Former US Treasury secretary discusses his views on tax policy and the US economy.

• The US government is under resourced. The share of tax revenues in GDP is currently the lowest in more than 20 years yet expense needs have risen. Relative prices of government services, such as education and health, have increased. Ageing creates additional costs while expenses related to climate change, security, health are also increasing.

• He supports progressive taxation. Revenue raising should be concentrated on high earners (top 1%) and without creating the wrong incentives.

• A key priority is improved tax compliance through auditing, particularly in the top income brackets and on non-wage income. A better designed program could raise $1trn over a decade, potentially more.

• Another priority is addressing the avoidance of corporate taxes by multinationals shifting profits to low tax jurisdictions.

• Enhanced co-operation on transfer pricing would help. One idea is minimum taxes on the global income of listed American companies.

• Summers preferred approach is not a wealth tax, it will likely be found unconstitutional and could result in tax rates above 100%. He also questions how much revenue it could actually generate.

• Wealth tax may also have the opposite effect than intended. Wealth may be moved earlier in life to foundations with the possibility of greater influence on society and politics.

• Estate tax could instead raise more revenues than it current does and less easy to avoid than an annual wealth tax.

• Better enforcement of existing capital gains tax needed. This would be more effective, and probably more attractive to those who have to support such taxes. Would be a bigger reform that any other tax reform in the past 50 years.

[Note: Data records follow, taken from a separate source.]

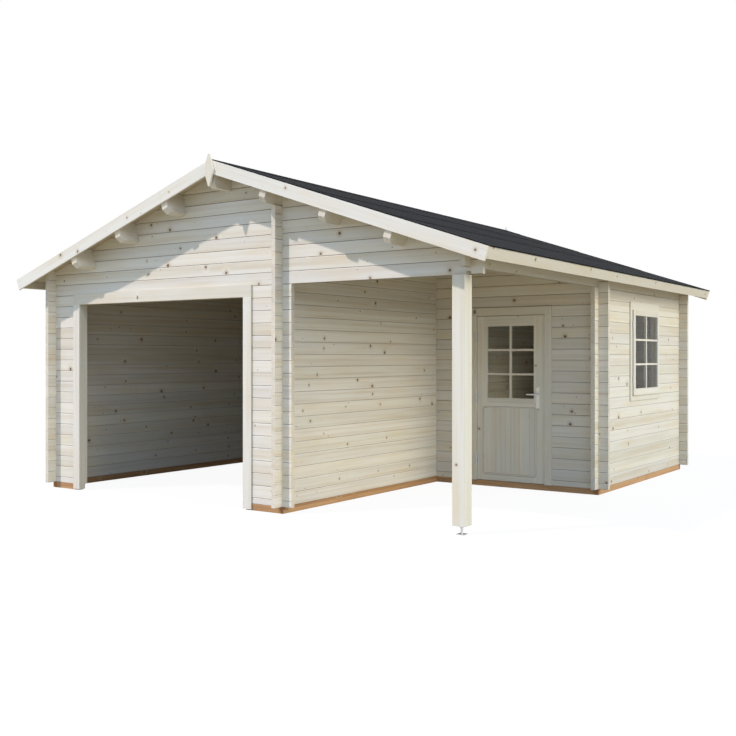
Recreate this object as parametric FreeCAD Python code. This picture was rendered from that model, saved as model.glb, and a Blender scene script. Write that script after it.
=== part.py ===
import FreeCAD
import Part
import math
import os

V = FreeCAD.Vector
os.makedirs("parts", exist_ok=True)

# Plan, to the outer faces of the log walls: garage on the left, carport and store room on the right
garage_width = 3148.3
carport_width = 1951.7
carport_depth = 2722.0
store_depth = 2778.0

# Logs
log_height = 114.0
log_thickness = 44.0
log_chamfer = 4.0
log_end = 102.0
log_count_below_beam = 17
seam = 0.3
past = 1.0
smallest_piece = 12.0

# Foundation beams
foundation_height = 60.0
foundation_width = 60.0

# Roof, measured along the slope and square to it
roof_slope = math.radians(18.9)
side_wall_rise = 255.8
overhang_side = 285.4
overhang_front = 257.0
overhang_back = 284.0
board_thickness = 19.0
felt_thickness = 6.0
felt_drip = 6.0
barge_width = 116.0
barge_thickness = 20.0
fascia_width = 95.0
fascia_thickness = 20.0
finial_top = 50.0
finial_widest = 94.5
finial_bottom = 246.5
finial_half_width = 60.0
finial_tip_width = 10.0
finial_neck = 8.0
finial_neck_share = 0.5
finial_thickness = 18.0
purlin_width = 70.0
purlin_height = 200.0
purlin_off_partition = 3.0
purlin_count = 3
purlin_chamfer = 42.0
ridge_purlin_depth = 235.0

# Garage opening
pier_left = 444.0
pier_right = 412.3
lining_thickness = 28.0
lining_depth = 60.0
settling_gap = 69.0
trim_depth = 28.0
garage_casing_width = 98.0
garage_header_width = 112.0
casing_thickness = 16.0
casing_ground_gap = 10.0

# Door of the store room
door_from_partition = 522.7
door_width = 788.0
door_below_beam = 209.0
door_thickness = 42.0
door_hinge_gap = 5.0
door_latch_gap = 8.0
door_edge_gap = 6.0
frame_thickness = 40.0
frame_depth = 60.0
frame_stop = 12.0
frame_clearance = 5.0
door_casing_width = 79.0
door_header_width = 86.0
door_stile = 117.0
door_top_rail = 106.0
door_middle_rail = 97.0
door_bottom_rail = 85.0
door_glass_bottom = 959.0
door_glass_thickness = 4.0
door_panel_thickness = 18.0
panel_play = 1.0
groove_depth = 9.0

# Door furniture
handle_height = 1010.0
handle_backset = 70.0
plate_width = 40.0
plate_top = 78.0
plate_bottom = 143.0
plate_thickness = 4.0
spindle_radius = 8.0
spindle_play = 0.06
spindle_bore = 12.0
lever_reach = 108.0
lever_standoff = 44.0
lever_radius = 9.0
rose_length = 12.0
rose_radius = 13.0
rose_air = 0.5
hinge_knuckle = 7.0
hinge_pin = 4.0
hinge_play = 0.05
hinge_height = 100.0
hinge_wing = 2.0
hinge_wing_depth = 50.0
hinge_proud = 8.0
hinge_inset = 180.0
hinge_count = 3

# Window of the store room, in the right wall
window_off_middle = 16.0
sash_width = 872.0
sash_height = 939.0
sash_below_beam = 134.0
sash_stile = 54.0
sash_bottom_rail = 69.0
sash_thickness = 44.0
sash_proud = 35.0
sash_gap = 3.0
window_frame_thickness = 33.0
window_glass_thickness = 4.0
window_casing_side = 50.0
window_casing_top = 89.0
window_casing_bottom = 56.0

# Carport post and its adjustable foot
post_size = 118.0
post_inset = 34.0
post_bottom = 72.0
post_chamfer = 5.0
foot_plate = 66.0
foot_thickness = 6.0
foot_rod_radius = 10.0
foot_nut_radius = 17.0
foot_nut_height = 14.0

# Places that follow from the sizes above; X = 0 is under the ridge, Y = 0 is mid length of the roof
cos_s = math.cos(roof_slope)
sin_s = math.sin(roof_slope)
body_width = garage_width + carport_width
body_depth = carport_depth + store_depth
left_x = -body_width / 2
right_x = body_width / 2
front_y = (overhang_front - overhang_back - body_depth) / 2
back_y = front_y + body_depth
partition_x = left_x + garage_width
store_y = front_y + carport_depth
barge_front_y = front_y - overhang_front
barge_back_y = back_y + overhang_back
roof_front_y = barge_front_y + barge_thickness
roof_back_y = barge_back_y - barge_thickness
ceiling_v = board_thickness + seam
half_log = log_height / 2
notch = log_height / 4
beam_height = foundation_height + half_log + log_count_below_beam * log_height
side_wall_top = beam_height + side_wall_rise
ridge_height = side_wall_top + (ceiling_v + right_x * sin_s) / cos_s
slope_length = (right_x + overhang_side) / cos_s
store_inner_y = store_y + log_thickness
opening_height = beam_height - settling_gap - lining_thickness
open_x0 = left_x + pier_left
open_x1 = partition_x - pier_right
rough_x0 = open_x0 - lining_thickness
rough_x1 = open_x1 + lining_thickness
door_x0 = partition_x + log_thickness + door_from_partition
door_x1 = door_x0 + door_width
door_z0 = foundation_height + door_edge_gap
door_top = beam_height - door_below_beam
frame_x0 = door_x0 - door_hinge_gap
frame_x1 = door_x1 + door_latch_gap
frame_z1 = door_top + door_edge_gap
window_y = (store_y + back_y) / 2 + window_off_middle
sash_y0 = window_y - sash_width / 2
sash_y1 = sash_y0 + sash_width
sash_top = beam_height - sash_below_beam
sash_bottom = sash_top - sash_height
post_x1 = right_x - post_inset
post_x0 = post_x1 - post_size
post_y0 = front_y + log_thickness / 2 - post_size / 2
far = body_width + body_depth


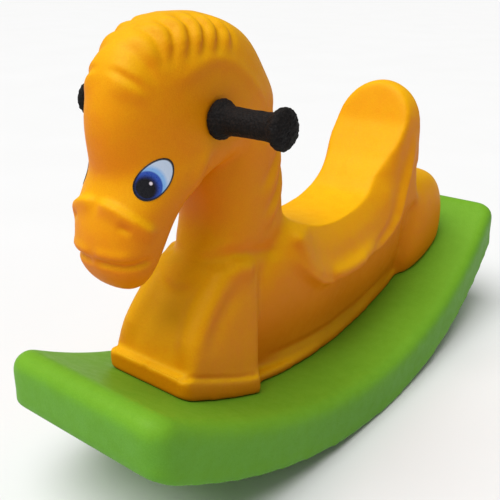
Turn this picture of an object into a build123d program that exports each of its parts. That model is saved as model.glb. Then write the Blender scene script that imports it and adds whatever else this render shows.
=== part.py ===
from build123d import *
import math
import os

# A toddler's rocking horse: a hollow moulded horse body bolted on a hollow curved rocker, with a handle through the
# head. Millimetres. +Z is up, the horse faces -Y and its left side is +X. The origin is on the floor, in the middle.

# rocker
ROCKER_HALF_LENGTH = 404
ROCKER_END_HALF_WIDTH = 111
ROCKER_MIDDLE_HALF_WIDTH = 139
ROCKER_CORNER_RADIUS = 25
ROCKER_BOTTOM_RADIUS = 758
DECK_RADIUS = 700
DECK_HEIGHT = 62
ROCKER_SHOULDER = 17
ROCKER_RIM_HEIGHT = 8
ROCKER_RIM_STEP = 2

# walls of both mouldings
WALL = 4

# handle
HANDLE_Y = -242.7
HANDLE_Z = 414.4
TUBE_RADIUS = 11
TUBE_WALL = 1.5
TUBE_CLEARANCE = 0.05
TUBE_HALF_LENGTH = 127
HANDLE_PAD_X = 52.2
HANDLE_PAD_RADIUS = 25
GRIP_INNER_X = 52.7
GRIP_OUTER_X = 136
GRIP_RADIUS = 13.5
FLANGE_RADIUS = 19.5
FLANGE_WIDTH = 8
FLANGE_ROUNDING = 2.5
DOME_HEIGHT = 4

# bolts through the deck into inserts in the body's floor
BOLT_PLACES = [(-30, -246), (30, -246), (-30, 262), (30, 262)]
BOLT_RADIUS = 4
BOLT_REACH = 16
BOLT_HEAD_FLATS = 13
BOLT_HEAD_HEIGHT = 5.3
BOLT_HOLE_RADIUS = 4.5
DECK_PAD = 10
RECESS_RADIUS = 13
WASHER_RADIUS = 10
WASHER_THICKNESS = 1.6
SPRING_WASHER_RADIUS = 7.2
SPRING_WASHER_THICKNESS = 2.1
INSERT_RADIUS = 6.5
INSERT_LENGTH = 18
INSERT_BOSS_RADIUS = 12
INSERT_BOSS_HEIGHT = 26
CAP_DEPTH = 1
CAP_THICKNESS = 3
CAP_COLLAR = 7
CAP_WALL = 1.5

# eyes
EYE_THICKNESS = 0.5
EYE_Y = -310
EYE_Z = 371
EYE_LONG = 46
EYE_SHORT = 28
EYE_TILT = 37
EYE_TURN = 22

# horizontal sections of the head, from the lips to the crown: height, front, back, half width
HEAD_SECTIONS = [
    (260, -341, -322, 17),
    (268, -352, -317, 32),
    (284, -361, -307, 42),
    (306, -365, -293, 46.5),
    (332, -361, -274, 49.5),
    (350, -354, -248, 51.5),
    (372, -346, -186, 53),
    (396, -349, -118, 53.5),
    (420, -350, -112, 53),
    (445, -345, -126, 51),
    (468, -336, -142, 47.5),
    (488, -319, -163, 41),
    (502, -294, -193, 30),
    (510, -268, -224, 14),
]
HEAD_SQUARENESS = 2.4

# neck, from inside the block to inside the head
NECK_SECTIONS = [
    (190, -262, -106, 45),
    (235, -256, -100, 45),
    (252, -246, -100, 46),
    (272, -231, -102, 48.5),
    (300, -222, -103, 50),
    (350, -226, -106, 49),
    (400, -236, -118, 45),
]
NECK_SQUARENESS = 2.6

# front block: corners of the side view, the middle of its curved front, half widths at its foot and its top
BLOCK_FOOT_FRONT = (-308, 60)
BLOCK_FRONT_LOW = (-306, 132)
BLOCK_FRONT_MIDDLE = (-282, 195)
BLOCK_TOP_FRONT = (-225, 250)
BLOCK_TOP_BACK = (-170, 252)
BLOCK_FOOT_BACK = (-190, 60)
BLOCK_FRONT_HALF_WIDTH = 58
BLOCK_BACK_HALF_WIDTH = 68
BLOCK_TOP_HALF_WIDTH = 50
BLOCK_ROUNDING = 10
PLINTH_HEIGHT = 23
PLINTH_STEP = 1.5

# torso under the saddle: height, front, back, half width
TORSO_SECTIONS = [
    (50, -215, 226, 36),
    (92, -215, 222, 37),
    (125, -214, 220, 43),
    (155, -210, 218, 52),
    (185, -202, 216, 59),
    (212, -188, 214, 63),
    (240, -166, 210, 63),
    (264, -140, 204, 60),
    (286, -118, 196, 54),
]
TORSO_SQUARENESS = 4.0
FOOT_HALF_WIDTHS = (50, 43, 35)
FOOT_HEIGHT = 12

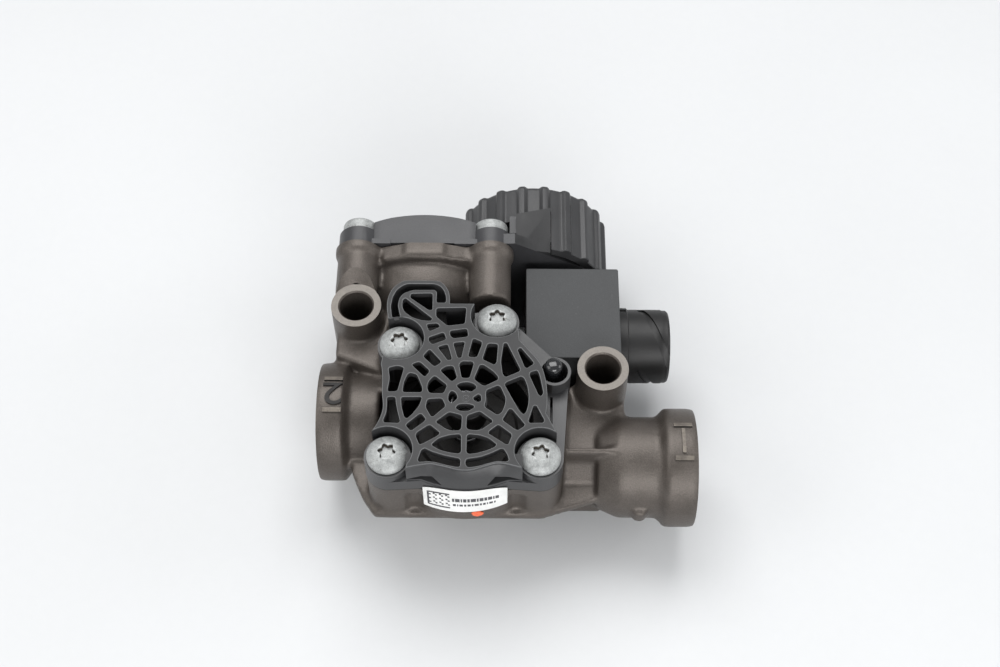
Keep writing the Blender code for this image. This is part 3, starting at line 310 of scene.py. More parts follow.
def smooth_line(points):
    """Catmull-Rom points through an open line, three for each stretch."""
    p = [Vector(q) for q in points]
    p = [2 * p[0] - p[1]] + p + [2 * p[-1] - p[-2]]
    out = []
    for a, b, c, d in zip(p, p[1:], p[2:], p[3:]):
        for k in range(3):
            t = k / 3
            out.append(tuple(0.5 * (2 * b + (c - a) * t + (2 * a - 5 * b + 4 * c - d) * t * t
                                    + (3 * b - a - 3 * c + d) * t ** 3)))
    return out + [tuple(p[-2])]


def evaluated(ob):
    """A new mesh of the object as its modifiers leave it."""
    bpy.context.view_layer.update()
    return bpy.data.meshes.new_from_object(
        ob.evaluated_get(bpy.context.evaluated_depsgraph_get()))


def bake(ob):
    """Applies the object's modifiers."""
    old, ob.data = ob.data, evaluated(ob)
    ob.modifiers.clear()
    bpy.data.meshes.remove(old)
    return ob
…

• Secular stagnation and progressive taxes: Need more spending over the next decade for airports, roads, pollution and energy research. Improved tax compliance and a more progressive system would undoubtedly help.

 

Why does this matter? Income inequality in the US stands at a 50-year high leaving urgent need for policy action. The majority of the US electorate are in favour of a wealth tax and with Bernie Sanders doing well in the polls the introduction of such a tax cannot be ruled out. An already-bloated US fiscal deficit of $1trn (or around 4% of GDP) also means any additional revenues measures will be welcomed. But legislation on a wealth tax would struggle to get through a Republican controlled Senate.